Set problem
Pull out every line below that contains the word "from".

Structured object records
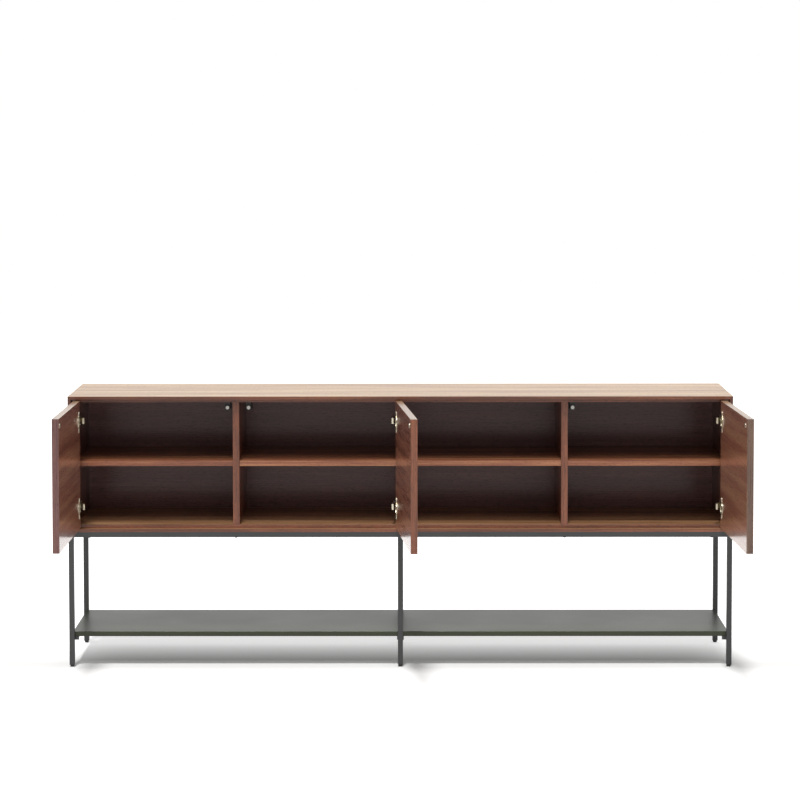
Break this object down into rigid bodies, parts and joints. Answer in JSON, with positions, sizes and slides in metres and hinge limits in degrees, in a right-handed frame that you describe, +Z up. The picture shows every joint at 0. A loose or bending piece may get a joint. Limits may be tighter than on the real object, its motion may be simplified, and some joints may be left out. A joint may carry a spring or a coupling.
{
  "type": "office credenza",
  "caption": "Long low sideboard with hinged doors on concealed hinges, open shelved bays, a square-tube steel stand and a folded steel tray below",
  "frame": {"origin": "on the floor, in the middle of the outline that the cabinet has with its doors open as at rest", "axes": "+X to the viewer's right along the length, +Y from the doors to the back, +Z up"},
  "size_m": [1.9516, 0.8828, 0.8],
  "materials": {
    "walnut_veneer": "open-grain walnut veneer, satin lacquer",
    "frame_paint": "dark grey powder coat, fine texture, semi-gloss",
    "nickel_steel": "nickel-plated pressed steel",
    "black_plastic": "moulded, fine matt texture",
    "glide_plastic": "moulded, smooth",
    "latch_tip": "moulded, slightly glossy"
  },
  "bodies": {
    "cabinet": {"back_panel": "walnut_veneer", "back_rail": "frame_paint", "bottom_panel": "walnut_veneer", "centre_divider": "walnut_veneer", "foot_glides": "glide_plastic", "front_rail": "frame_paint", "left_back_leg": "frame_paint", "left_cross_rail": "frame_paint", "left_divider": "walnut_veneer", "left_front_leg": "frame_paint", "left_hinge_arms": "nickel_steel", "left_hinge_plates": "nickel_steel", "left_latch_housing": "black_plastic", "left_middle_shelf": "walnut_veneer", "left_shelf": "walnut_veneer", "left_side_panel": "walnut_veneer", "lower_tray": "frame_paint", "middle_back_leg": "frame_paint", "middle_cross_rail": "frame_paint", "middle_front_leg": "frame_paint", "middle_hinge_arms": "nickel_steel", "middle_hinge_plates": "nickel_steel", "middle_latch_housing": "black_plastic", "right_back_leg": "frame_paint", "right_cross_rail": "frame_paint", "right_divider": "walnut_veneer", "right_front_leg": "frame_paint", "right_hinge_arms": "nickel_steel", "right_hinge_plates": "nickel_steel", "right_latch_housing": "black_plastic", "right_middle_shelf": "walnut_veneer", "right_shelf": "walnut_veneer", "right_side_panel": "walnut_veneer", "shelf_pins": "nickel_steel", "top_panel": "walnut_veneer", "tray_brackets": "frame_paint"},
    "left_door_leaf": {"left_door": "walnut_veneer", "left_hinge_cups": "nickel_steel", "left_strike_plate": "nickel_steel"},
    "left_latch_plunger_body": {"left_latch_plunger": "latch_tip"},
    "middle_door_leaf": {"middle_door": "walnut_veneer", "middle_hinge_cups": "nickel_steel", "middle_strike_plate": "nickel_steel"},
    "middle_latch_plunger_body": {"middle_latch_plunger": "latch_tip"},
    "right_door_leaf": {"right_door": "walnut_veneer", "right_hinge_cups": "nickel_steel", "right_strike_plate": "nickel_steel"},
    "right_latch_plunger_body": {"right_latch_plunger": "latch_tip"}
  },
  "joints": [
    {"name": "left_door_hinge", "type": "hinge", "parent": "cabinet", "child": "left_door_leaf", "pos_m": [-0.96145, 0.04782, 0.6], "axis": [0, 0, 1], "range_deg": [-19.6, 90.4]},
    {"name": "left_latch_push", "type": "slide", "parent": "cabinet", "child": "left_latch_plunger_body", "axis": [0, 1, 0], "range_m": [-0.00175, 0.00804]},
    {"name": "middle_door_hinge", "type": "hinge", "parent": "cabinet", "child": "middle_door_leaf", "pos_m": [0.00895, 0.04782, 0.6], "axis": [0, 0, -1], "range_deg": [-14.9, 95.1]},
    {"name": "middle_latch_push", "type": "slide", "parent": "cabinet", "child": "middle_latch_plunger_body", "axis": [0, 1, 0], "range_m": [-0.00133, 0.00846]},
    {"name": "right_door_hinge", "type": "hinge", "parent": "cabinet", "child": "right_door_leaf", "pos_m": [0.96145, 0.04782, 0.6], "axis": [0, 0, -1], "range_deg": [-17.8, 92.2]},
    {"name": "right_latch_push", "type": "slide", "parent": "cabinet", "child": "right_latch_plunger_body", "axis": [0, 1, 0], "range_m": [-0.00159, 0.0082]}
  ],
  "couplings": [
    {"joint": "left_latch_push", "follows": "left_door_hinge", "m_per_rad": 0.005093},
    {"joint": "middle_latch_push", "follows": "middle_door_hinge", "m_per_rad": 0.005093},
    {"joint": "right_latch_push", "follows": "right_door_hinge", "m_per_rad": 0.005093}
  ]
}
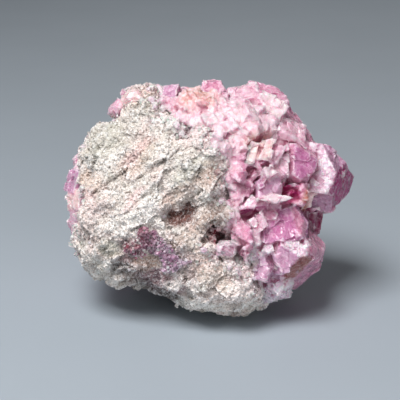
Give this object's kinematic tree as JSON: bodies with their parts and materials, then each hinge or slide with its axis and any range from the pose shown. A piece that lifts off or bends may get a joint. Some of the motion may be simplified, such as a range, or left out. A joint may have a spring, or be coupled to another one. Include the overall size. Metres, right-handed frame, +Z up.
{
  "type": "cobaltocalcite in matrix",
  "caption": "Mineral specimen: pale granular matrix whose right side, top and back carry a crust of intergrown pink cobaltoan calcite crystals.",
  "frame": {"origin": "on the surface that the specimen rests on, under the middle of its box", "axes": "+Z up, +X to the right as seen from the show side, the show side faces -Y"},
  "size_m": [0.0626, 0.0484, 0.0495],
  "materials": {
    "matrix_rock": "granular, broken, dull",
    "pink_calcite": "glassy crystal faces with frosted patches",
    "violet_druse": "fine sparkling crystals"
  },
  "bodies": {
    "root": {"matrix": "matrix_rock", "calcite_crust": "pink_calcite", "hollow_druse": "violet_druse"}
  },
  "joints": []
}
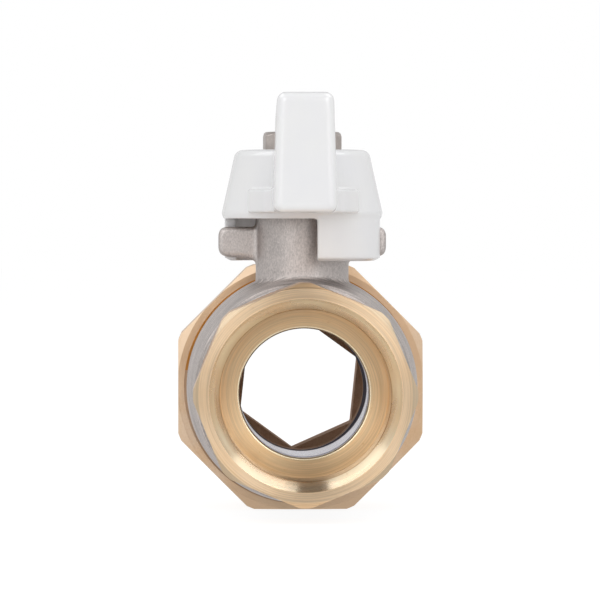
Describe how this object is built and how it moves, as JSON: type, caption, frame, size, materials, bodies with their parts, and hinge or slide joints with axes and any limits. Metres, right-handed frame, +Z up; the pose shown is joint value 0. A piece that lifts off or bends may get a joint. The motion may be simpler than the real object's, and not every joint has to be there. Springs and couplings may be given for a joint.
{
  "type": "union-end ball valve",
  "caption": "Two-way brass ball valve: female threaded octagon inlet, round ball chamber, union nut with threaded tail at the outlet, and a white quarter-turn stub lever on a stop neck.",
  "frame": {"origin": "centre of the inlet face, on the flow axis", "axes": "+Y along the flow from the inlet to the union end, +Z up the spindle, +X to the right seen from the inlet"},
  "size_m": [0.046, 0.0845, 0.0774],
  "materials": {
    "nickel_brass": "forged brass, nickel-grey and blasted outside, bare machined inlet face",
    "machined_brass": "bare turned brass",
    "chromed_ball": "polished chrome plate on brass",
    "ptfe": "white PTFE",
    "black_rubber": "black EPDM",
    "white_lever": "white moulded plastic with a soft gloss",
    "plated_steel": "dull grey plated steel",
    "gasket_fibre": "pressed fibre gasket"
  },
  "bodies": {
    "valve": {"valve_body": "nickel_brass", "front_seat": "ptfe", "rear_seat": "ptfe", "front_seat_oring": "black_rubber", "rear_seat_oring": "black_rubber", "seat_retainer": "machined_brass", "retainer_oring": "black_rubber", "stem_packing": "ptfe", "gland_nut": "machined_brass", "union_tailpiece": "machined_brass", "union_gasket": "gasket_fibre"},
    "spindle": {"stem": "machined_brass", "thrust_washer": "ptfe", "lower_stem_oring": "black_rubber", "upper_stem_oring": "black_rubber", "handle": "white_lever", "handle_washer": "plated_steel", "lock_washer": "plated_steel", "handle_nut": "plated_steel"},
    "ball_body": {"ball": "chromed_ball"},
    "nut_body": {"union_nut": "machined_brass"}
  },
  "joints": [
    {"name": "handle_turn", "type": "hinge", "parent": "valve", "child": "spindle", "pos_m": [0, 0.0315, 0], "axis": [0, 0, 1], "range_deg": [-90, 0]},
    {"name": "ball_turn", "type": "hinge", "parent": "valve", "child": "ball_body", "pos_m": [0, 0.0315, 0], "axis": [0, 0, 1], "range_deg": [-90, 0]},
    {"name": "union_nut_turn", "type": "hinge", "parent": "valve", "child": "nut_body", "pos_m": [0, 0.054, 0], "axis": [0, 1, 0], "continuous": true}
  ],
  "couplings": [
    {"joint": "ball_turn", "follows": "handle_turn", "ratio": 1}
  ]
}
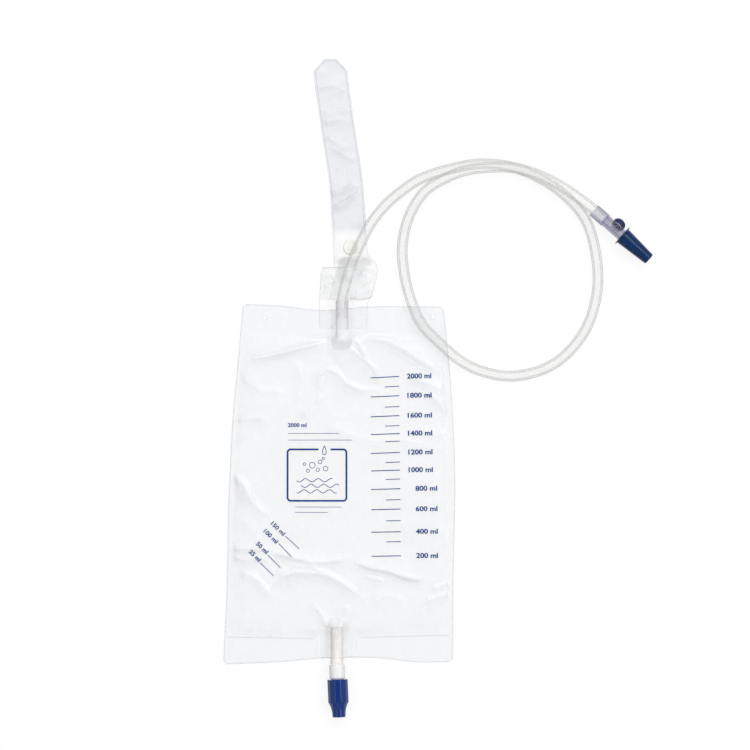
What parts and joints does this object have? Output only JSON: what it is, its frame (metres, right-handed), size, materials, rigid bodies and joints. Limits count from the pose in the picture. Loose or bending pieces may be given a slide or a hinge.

Written response
  "frame": {"origin": "on the floor, in the middle of the outline that the cabinet has with its doors open as at rest", "axes": "+X to the viewer's right along the length, +Y from the doors to the back, +Z up"},
Give this object's kinematic tree as JSON: bodies with their parts and materials, then each hinge or slide with its axis and any range from the pose shown. A piece that lifts off or bends may get a joint. Some of the motion may be simplified, such as a range, or left out. A joint may have a spring, or be coupled to another one. Include the overall size. Metres, right-handed frame, +Z up.
  "frame": {"origin": "on the surface that the specimen rests on, under the middle of its box", "axes": "+Z up, +X to the right as seen from the show side, the show side faces -Y"},
  "frame": {"origin": "centre of the inlet face, on the flow axis", "axes": "+Y along the flow from the inlet to the union end, +Z up the spindle, +X to the right seen from the inlet"},
What parts and joints does this object have? Output only JSON: what it is, its frame (metres, right-handed), size, materials, rigid bodies and joints. Limits count from the pose in the picture. Loose or bending pieces may be given a slide or a hinge.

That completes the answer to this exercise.